In this speech, De Gaulle affirmed the "right of peoples to self-determination," a statement made possible by the decolonization of Algeria and marking a departure from previous French foreign policy, which had been heavily tied to the French colonial empire. After enduring diplomatic isolation during the Algerian War, De Gaulle could now promote the principle of decolonization.

== The Speech ==
"I declare here that France fully supports Cambodia in its efforts to remain outside the conflict and that it will continue to offer its assistance and backing for this purpose. Yes, France's position is clear. It is one of disapproval and condemnation concerning the current events. It is also determined to avoid, under any circumstances and whatever happens, being automatically involved in the potential expansion of the drama and to maintain its freedom of action. Furthermore, it is exemplified by the example it set in North Africa by deliberately ending sterile fighting on territory where, despite its dominance, it had administrated for 132 years and where over a million of its children had settled.

But, as those fights neither engaged its honor nor its independence, and at a time when they could lead only to increased losses, hatred, and destruction, France chose and managed to withdraw without affecting its prestige, power, or prosperity. Similarly, France considers that the fighting ravaging Indochina offers no solution. According to France, while it is implausible that the American war machine could ever be destroyed on the ground, it is equally impossible that the peoples of Asia will submit to the rule of a foreigner from across the Pacific, no matter their intentions or the power of their weapons. In France's eyes, therefore, there can be no military solution to the conflict.

Only a political settlement could restore peace unless the world heads toward catastrophe. The terms of such a settlement are well understood, aiming to establish and guarantee the neutrality of Indochina's peoples and their right to self-determination. The powers actually exercising authority there and at least the five global powers would need to be parties to such an agreement. However, this possibility—and even more so the initiation of such a broad and difficult negotiation—would depend on America's decision to repatriate its forces within an agreed and defined timeframe. While such a solution may seem far from likely today, France believes there is no other viable option unless we wish to condemn the world to increasing misery.

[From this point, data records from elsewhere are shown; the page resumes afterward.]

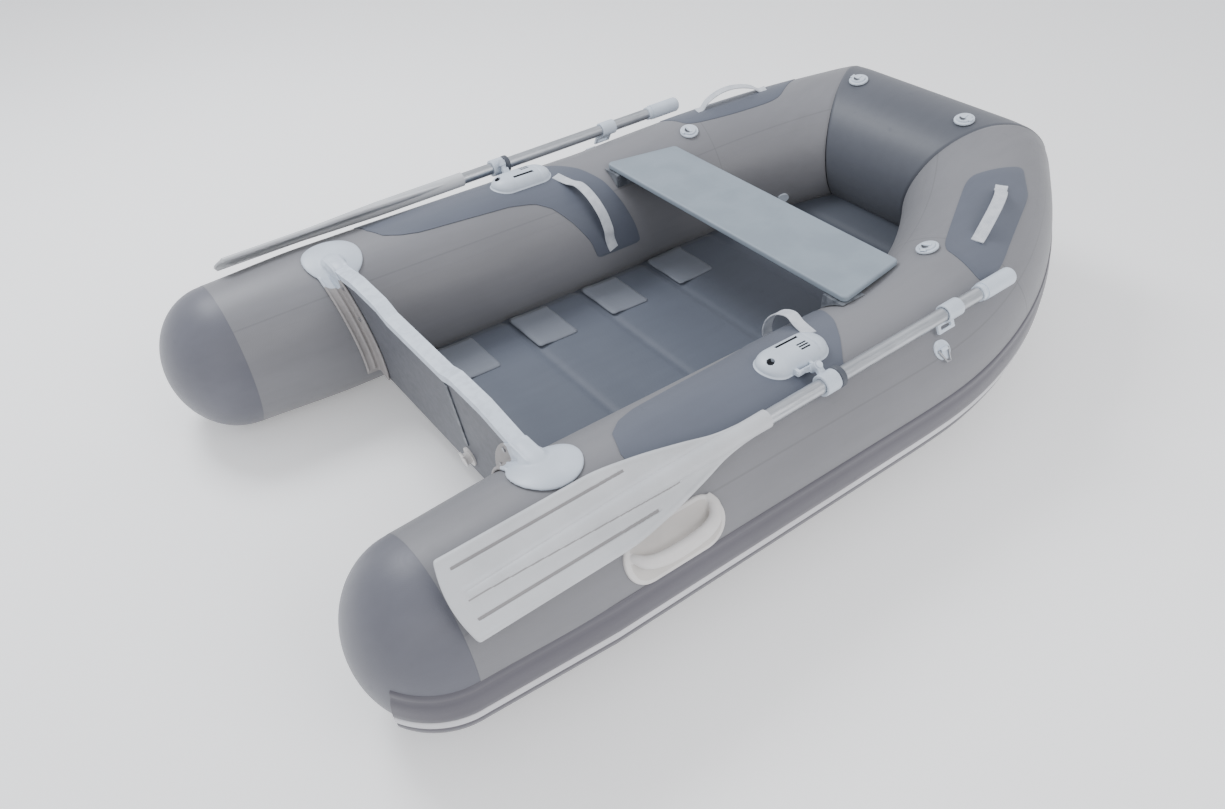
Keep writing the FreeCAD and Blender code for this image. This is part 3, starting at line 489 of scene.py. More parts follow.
def moulded(name, colour, rough=0.42, grain_size=900.0, grain=0.25, speck=0.0, worn=None):
    """Moulded plastic or painted board: fine grain, uneven tone, lighter worn edges."""
    m = Material(name, Specular_IOR_Level=0.45)
    dark, light = shades(colour, 0.94, 1.04)
    cloud = m.noise(11.0, 4.0)
    shade = m.mix(m.step(cloud, 0.35, 0.65), dark, light)
    pits = m.noise(grain_size, 2.0)
    if speck:
        spots = m.step(m.noise(430.0, 1.0), 0.56, 0.70)
        shade = m.mix(m.times(spots, speck), shade, shades(colour, 0.52)[0])
    edge = m.step(m.add("NewGeometry").outputs["Pointiness"], 0.515, 0.60)
    worn_colour = worn or shades(colour, 1.0, 1.16)[1]
    rubbed = m.times(edge, m.step(m.noise(60.0, 4.0), 0.35, 0.6, 0.2, 0.9))
    shade = m.mix(rubbed, shade, worn_colour)
    roughness = m.plus(m.times(m.noise(70.0, 4.0), 0.16), rough - 0.08)
    m.finish(shade, roughness, pits, 0.0002 + 0.0004 * grain, 0.5)


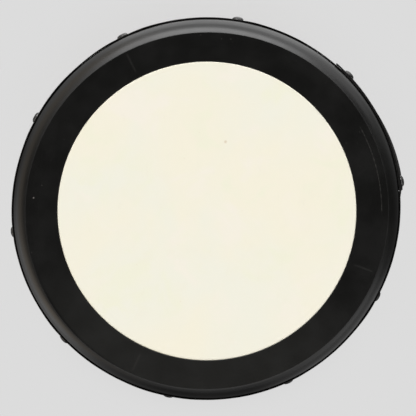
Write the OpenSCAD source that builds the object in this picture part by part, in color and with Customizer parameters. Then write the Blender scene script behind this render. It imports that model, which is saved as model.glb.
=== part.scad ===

France expresses this view based on its experience, disinterestedness, and the bonds it once forged with this region of Asia. It says this out of the exceptional friendship it has maintained for centuries with America and the ideals that both nations share. France has consistently offered these warnings to Washington before irreparable actions were taken. And France believes that if the U.S., with its current power, wealth, and influence, were to choose to forego a remote expedition with no clear benefit or justification in favor of an international arrangement fostering peace and development, it would enhance its prestige, ideals, and interests. Such a path would renew its standing in the world.

Where better than Phnom Penh to articulate this hope and this stance, as it aligns with those of Cambodia? Long live Cambodia!"

== Consequences ==
While the speech had some impact in France, it had little influence on the subsequent events. The Americans, the main targets of the address, reacted with mild irritation but did not alter their stance on the Vietnam War.

The following years saw a decline in Sihanouk's influence over Cambodian affairs. As the presence of the Viet Cong grew in eastern Cambodia, pro-American elites gained prominence in Phnom Penh, culminating in Sihanouk's ousting in 1970. The new government aligned with Washington, propelling the country into war.

After this declaration, the Republic of Vietnam (South Vietnam) broke diplomatic relations with France, aware it could not withstand the North militarily. Vietnamese nationals were subsequently barred from traveling to France, including for educational purposes.